Problem: Your task is to print all of the material verbatim.

____

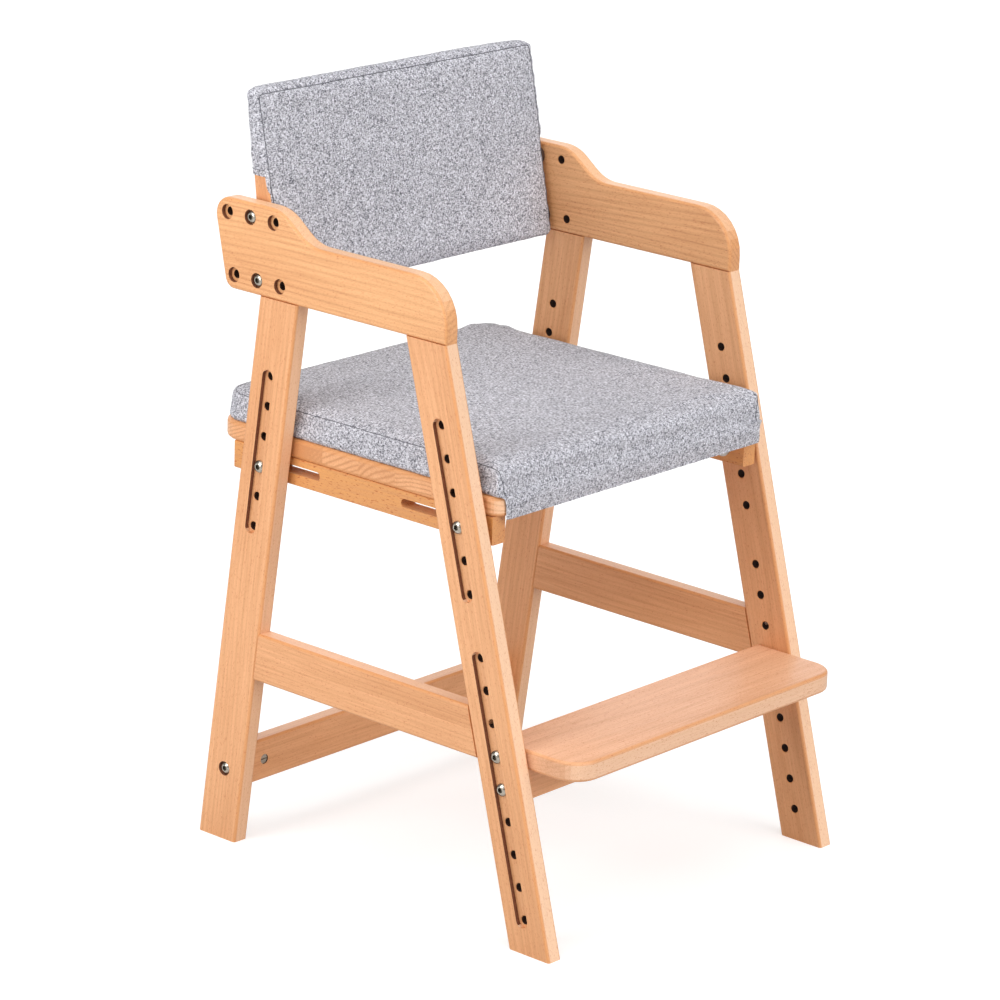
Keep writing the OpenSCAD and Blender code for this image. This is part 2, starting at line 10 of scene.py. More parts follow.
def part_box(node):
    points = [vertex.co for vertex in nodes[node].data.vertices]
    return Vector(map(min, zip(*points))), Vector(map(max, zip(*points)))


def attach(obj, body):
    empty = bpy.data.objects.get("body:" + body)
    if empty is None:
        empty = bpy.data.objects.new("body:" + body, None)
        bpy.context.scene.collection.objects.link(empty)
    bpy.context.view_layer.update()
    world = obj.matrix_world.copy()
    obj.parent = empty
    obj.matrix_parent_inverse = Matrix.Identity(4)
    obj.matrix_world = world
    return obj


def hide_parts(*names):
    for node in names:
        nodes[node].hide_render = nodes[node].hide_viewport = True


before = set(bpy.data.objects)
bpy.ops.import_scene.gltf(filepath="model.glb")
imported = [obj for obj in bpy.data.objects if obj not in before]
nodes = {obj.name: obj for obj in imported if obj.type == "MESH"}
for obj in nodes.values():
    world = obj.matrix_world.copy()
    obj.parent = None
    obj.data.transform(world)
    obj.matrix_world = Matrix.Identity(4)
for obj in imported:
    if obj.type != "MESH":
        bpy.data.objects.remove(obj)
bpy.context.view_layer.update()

____

Task response:
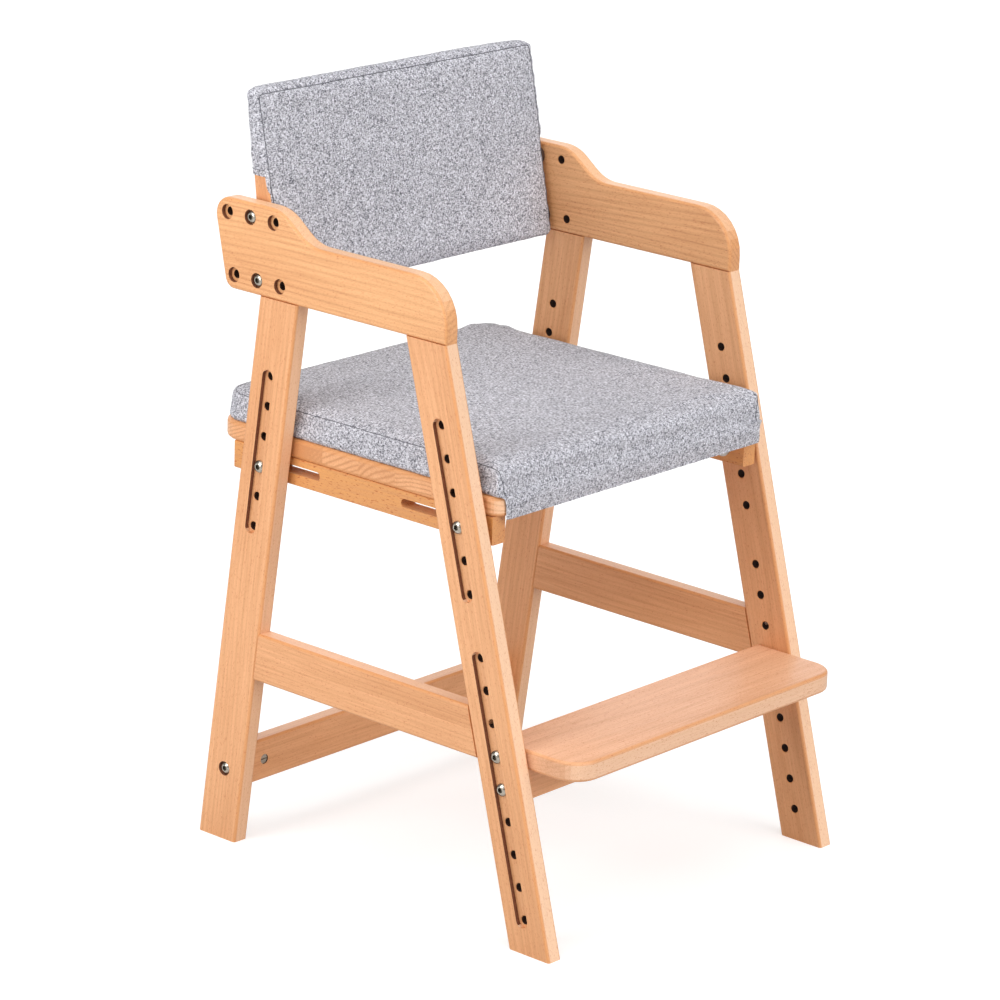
Keep writing the OpenSCAD and Blender code for this image. This is part 2, starting at line 10 of scene.py. More parts follow.
def part_box(node):
    points = [vertex.co for vertex in nodes[node].data.vertices]
    return Vector(map(min, zip(*points))), Vector(map(max, zip(*points)))


def attach(obj, body):
    empty = bpy.data.objects.get("body:" + body)
    if empty is None:
        empty = bpy.data.objects.new("body:" + body, None)
        bpy.context.scene.collection.objects.link(empty)
    bpy.context.view_layer.update()
    world = obj.matrix_world.copy()
    obj.parent = empty
    obj.matrix_parent_inverse = Matrix.Identity(4)
    obj.matrix_world = world
    return obj


def hide_parts(*names):
    for node in names:
        nodes[node].hide_render = nodes[node].hide_viewport = True


before = set(bpy.data.objects)
bpy.ops.import_scene.gltf(filepath="model.glb")
imported = [obj for obj in bpy.data.objects if obj not in before]
nodes = {obj.name: obj for obj in imported if obj.type == "MESH"}
for obj in nodes.values():
    world = obj.matrix_world.copy()
    obj.parent = None
    obj.data.transform(world)
    obj.matrix_world = Matrix.Identity(4)
for obj in imported:
    if obj.type != "MESH":
        bpy.data.objects.remove(obj)
bpy.context.view_layer.update()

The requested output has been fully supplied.